Some of the most common questions I'm asked these days deal with the Zika Virus. For travelers, especially those who are looking to have children in the near future, there are legitimate concerns that need to be addressed.
I always tell my clients to speak with their doctors if they are thinking about or are pregnant and considering traveling. As a travel agent, I don't want to put any of my clients in a situation that they will regret. My goal is to help book incredible vacations, not cause frustration! The CDC has an excellent website that lists a great deal of information on Zika.
I'm by no means an expert. But here is a quick summary of information I've found.
The Zika Virus: What is it?
Quite simply, Zika is a virus. For most people, the symptoms aren't bad. You might have a rash, fever, headache, joint pain, or conjunctivitis (red eyes). A lot of people don't even know they have had it. Rarely do the symptoms escalate where you need to go to the hospital. If you think you may have Zika, it is important to see a doctor. They would be able to give you a test to confirm or deny that you have the virus.
How can you become infected?
The most common and well known way to become infected is through mosquito bites. The infection can be spread from mother to her fetus during pregnancy, as well as from one partner to another during sexual intercourse.
Some of the biggest questions that are still unknown are how long Zika stays in the body after becoming infected.
Dominican Republic - an area unfortunately at risk for Zika.
Where can you catch Zika?
The risk to catch Zika from infected mosquitoes affects regions all around the globe. Even in the United States, parts of Florida and Texas are at risk. The areas that get brought up in the media and from my perspective as a travel agent are area in Mexico and the Caribbean.
The most attention has probably been given to how Zika can affect pregnancy. Again, it is important that you speak with your doctor if you have any questions..
The CDC recommends waiting six months prior to trying to get pregnant after the male has traveled to an area affected with ZIka mosquitoes. If only the female has traveled to an area at risk, the length of time recommended to wait is only two months.
If you happen to contract the Zika virus during pregnancy, or when you are still fighting the virus, there can be serious birth defects with your unborn baby. Most notably they are microcephaly (smaller than normal head size), developmental issues, and seizures.
In Glacier Bay, Alaska on our Babymoon!
How to protect yourself from Zika
There are a few easy things to help prevent catching the Zika virus. If you are in an area that is at risk, the primary thing you want to do is avoid mosquito bites. Use bug spray daily, and don't forget to reapply. If you are going to also be using sunscreen (which you should!), put the sunscreen on first, then bug spray. I know it can get mixed reviews at times, but I have always found bug spray with DEET to be more effective than bug spray without.
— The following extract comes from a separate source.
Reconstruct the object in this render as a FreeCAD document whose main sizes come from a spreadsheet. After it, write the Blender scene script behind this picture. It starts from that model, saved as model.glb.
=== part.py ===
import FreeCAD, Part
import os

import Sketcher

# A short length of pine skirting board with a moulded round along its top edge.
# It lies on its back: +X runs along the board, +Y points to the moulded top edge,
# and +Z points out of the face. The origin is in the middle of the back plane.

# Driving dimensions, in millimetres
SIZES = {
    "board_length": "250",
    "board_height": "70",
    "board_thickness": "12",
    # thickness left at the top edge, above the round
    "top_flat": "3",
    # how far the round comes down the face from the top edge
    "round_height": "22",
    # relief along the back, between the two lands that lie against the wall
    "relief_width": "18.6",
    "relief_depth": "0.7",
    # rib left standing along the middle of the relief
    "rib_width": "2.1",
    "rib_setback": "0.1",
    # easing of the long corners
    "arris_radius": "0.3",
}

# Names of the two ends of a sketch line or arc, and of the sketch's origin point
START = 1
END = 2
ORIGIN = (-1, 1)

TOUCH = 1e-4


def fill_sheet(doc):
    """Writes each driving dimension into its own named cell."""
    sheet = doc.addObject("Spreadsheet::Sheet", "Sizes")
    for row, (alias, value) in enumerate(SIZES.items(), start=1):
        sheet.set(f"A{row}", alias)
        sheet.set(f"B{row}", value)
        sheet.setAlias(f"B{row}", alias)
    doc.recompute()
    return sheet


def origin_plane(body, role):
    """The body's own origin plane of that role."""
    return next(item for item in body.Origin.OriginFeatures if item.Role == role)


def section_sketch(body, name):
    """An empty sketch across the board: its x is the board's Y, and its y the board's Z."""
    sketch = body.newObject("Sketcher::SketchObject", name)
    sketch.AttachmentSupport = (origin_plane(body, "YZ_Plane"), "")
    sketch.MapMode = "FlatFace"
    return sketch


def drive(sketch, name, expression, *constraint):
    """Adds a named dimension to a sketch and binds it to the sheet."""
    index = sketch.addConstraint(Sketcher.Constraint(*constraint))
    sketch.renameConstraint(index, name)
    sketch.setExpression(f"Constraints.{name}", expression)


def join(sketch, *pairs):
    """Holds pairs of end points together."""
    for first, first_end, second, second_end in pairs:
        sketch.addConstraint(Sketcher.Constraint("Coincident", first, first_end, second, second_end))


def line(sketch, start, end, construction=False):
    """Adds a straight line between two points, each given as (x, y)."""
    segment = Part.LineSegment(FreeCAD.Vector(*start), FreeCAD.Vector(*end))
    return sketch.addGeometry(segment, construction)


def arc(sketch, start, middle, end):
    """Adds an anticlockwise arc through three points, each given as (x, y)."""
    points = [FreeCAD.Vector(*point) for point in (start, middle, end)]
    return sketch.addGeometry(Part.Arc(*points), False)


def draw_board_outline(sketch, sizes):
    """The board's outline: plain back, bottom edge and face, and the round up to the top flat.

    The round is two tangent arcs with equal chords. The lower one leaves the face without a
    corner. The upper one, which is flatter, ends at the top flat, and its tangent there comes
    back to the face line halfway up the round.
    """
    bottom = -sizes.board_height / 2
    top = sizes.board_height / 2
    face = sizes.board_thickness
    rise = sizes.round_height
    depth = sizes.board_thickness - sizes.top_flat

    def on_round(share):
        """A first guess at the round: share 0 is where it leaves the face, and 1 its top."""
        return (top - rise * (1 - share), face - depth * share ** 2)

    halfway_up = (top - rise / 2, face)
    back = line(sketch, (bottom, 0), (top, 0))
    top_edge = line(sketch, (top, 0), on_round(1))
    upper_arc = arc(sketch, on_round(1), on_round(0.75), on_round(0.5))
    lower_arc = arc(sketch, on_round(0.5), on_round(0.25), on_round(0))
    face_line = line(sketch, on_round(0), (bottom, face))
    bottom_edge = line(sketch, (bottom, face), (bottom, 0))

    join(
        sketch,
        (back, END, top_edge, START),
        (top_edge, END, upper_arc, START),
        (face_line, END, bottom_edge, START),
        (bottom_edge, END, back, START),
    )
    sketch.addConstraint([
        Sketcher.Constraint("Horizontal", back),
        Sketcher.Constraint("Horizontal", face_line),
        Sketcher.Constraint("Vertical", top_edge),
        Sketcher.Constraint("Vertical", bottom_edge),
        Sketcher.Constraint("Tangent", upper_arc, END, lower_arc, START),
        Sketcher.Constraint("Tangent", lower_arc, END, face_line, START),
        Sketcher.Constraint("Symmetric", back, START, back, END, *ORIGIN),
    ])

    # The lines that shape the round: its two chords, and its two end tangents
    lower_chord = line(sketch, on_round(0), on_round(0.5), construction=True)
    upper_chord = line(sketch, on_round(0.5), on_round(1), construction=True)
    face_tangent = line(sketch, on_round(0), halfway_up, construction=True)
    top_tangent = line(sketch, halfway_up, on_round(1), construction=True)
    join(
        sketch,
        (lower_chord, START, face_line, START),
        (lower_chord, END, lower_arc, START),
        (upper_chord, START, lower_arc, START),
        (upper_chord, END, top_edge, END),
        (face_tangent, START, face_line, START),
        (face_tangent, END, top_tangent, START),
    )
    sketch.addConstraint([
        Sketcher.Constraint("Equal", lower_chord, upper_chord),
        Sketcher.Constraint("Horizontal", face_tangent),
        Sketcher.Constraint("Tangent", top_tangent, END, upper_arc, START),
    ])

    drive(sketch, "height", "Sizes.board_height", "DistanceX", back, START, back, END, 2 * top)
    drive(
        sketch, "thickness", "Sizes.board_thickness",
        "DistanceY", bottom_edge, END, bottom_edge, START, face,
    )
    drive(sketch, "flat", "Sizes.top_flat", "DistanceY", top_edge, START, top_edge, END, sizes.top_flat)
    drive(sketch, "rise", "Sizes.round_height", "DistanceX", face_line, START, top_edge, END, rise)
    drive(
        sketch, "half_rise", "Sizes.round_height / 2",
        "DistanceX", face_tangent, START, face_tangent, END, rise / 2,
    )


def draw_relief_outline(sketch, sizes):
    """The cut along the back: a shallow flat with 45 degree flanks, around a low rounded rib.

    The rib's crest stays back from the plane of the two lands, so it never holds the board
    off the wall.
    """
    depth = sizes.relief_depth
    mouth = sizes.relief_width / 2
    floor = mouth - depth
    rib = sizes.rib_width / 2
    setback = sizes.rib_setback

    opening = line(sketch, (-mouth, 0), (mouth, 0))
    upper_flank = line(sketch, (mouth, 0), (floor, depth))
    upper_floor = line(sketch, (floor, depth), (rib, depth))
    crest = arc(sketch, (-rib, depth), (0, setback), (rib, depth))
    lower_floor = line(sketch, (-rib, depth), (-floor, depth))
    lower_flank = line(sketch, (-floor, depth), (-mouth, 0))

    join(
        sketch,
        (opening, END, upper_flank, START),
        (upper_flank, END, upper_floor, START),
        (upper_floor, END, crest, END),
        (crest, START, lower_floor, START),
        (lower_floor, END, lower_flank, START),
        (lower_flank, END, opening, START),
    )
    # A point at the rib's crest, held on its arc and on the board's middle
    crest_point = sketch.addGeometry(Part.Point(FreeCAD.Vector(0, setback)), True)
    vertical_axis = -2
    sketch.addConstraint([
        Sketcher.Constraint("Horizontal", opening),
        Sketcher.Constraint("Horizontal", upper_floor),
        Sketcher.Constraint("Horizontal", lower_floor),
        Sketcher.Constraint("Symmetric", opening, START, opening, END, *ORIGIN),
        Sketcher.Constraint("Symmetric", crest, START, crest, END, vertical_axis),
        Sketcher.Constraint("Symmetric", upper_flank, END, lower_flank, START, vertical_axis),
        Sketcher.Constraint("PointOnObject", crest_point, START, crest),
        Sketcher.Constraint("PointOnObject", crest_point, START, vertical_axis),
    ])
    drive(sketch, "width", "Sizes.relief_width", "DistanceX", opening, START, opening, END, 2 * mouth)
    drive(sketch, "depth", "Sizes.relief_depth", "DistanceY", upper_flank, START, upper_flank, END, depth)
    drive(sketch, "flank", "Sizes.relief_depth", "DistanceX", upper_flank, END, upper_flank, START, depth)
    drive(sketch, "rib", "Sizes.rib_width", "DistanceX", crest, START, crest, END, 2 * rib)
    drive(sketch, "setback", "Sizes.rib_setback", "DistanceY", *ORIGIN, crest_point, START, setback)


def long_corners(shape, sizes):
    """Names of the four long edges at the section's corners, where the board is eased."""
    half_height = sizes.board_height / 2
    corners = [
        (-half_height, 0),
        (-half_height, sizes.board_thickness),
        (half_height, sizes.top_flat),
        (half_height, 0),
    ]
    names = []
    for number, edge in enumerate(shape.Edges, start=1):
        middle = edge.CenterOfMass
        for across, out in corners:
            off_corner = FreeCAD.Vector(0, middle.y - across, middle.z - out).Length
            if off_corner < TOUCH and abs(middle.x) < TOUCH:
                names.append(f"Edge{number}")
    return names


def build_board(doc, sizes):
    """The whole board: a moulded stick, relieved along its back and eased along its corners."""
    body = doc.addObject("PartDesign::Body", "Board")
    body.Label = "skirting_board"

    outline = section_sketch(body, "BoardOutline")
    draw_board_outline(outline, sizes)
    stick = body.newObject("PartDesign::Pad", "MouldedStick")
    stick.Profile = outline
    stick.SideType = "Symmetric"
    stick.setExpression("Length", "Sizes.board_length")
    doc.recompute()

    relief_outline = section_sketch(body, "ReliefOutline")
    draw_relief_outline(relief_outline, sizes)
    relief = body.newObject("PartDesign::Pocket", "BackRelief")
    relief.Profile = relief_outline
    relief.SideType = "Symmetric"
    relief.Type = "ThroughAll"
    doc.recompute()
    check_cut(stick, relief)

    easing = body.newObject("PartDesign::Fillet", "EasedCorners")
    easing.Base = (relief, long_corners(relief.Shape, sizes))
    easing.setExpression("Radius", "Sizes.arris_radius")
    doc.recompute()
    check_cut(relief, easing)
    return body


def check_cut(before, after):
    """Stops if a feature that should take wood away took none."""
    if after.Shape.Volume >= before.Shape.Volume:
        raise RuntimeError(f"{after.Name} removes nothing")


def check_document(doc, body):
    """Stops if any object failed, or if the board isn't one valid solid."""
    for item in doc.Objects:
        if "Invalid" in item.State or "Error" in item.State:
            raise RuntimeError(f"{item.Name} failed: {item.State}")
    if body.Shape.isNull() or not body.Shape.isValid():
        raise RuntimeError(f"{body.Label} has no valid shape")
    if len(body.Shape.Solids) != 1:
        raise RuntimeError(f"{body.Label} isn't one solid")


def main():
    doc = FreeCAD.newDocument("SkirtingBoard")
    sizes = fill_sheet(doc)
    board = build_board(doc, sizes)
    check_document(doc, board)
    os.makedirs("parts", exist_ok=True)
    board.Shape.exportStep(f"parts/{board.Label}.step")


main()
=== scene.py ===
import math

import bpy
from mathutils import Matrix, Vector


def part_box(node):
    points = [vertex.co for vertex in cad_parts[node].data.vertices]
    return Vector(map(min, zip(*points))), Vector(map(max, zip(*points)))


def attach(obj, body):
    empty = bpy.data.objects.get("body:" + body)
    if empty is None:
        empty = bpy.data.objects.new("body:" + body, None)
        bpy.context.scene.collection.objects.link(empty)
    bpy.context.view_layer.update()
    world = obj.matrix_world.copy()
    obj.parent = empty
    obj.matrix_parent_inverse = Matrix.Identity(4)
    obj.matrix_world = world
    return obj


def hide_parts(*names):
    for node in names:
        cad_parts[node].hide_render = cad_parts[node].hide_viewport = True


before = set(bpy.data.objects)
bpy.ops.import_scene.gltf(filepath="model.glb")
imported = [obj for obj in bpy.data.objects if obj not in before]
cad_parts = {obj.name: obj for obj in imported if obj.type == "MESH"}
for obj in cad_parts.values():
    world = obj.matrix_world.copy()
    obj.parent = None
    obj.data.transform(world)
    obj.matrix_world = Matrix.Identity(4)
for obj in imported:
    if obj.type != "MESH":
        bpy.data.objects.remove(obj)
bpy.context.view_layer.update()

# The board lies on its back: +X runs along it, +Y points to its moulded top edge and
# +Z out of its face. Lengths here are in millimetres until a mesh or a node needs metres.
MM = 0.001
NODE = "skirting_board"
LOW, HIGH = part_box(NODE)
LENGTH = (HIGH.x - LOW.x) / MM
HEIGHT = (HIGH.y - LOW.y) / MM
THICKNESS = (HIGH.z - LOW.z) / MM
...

Another tip is to wear long sleeves or pants. I know this can be difficult on a tropical vacation.
Lastly, and maybe the most obvious way to protect yourself is to not go to an area where catching Zika is a risk. There is a whole world out there, and I can help you plan an incredible vacation in a Zika-free area. My wife Sandy and I went on an Alaskan cruise for a baby-moon, and had an amazing time!
At the end of the day, as I've said numerous times in this post, it is important to speak with you doctor if you have concerns. I wanted to provide a summary, but this isn't meant as the be all end all for info on Zika.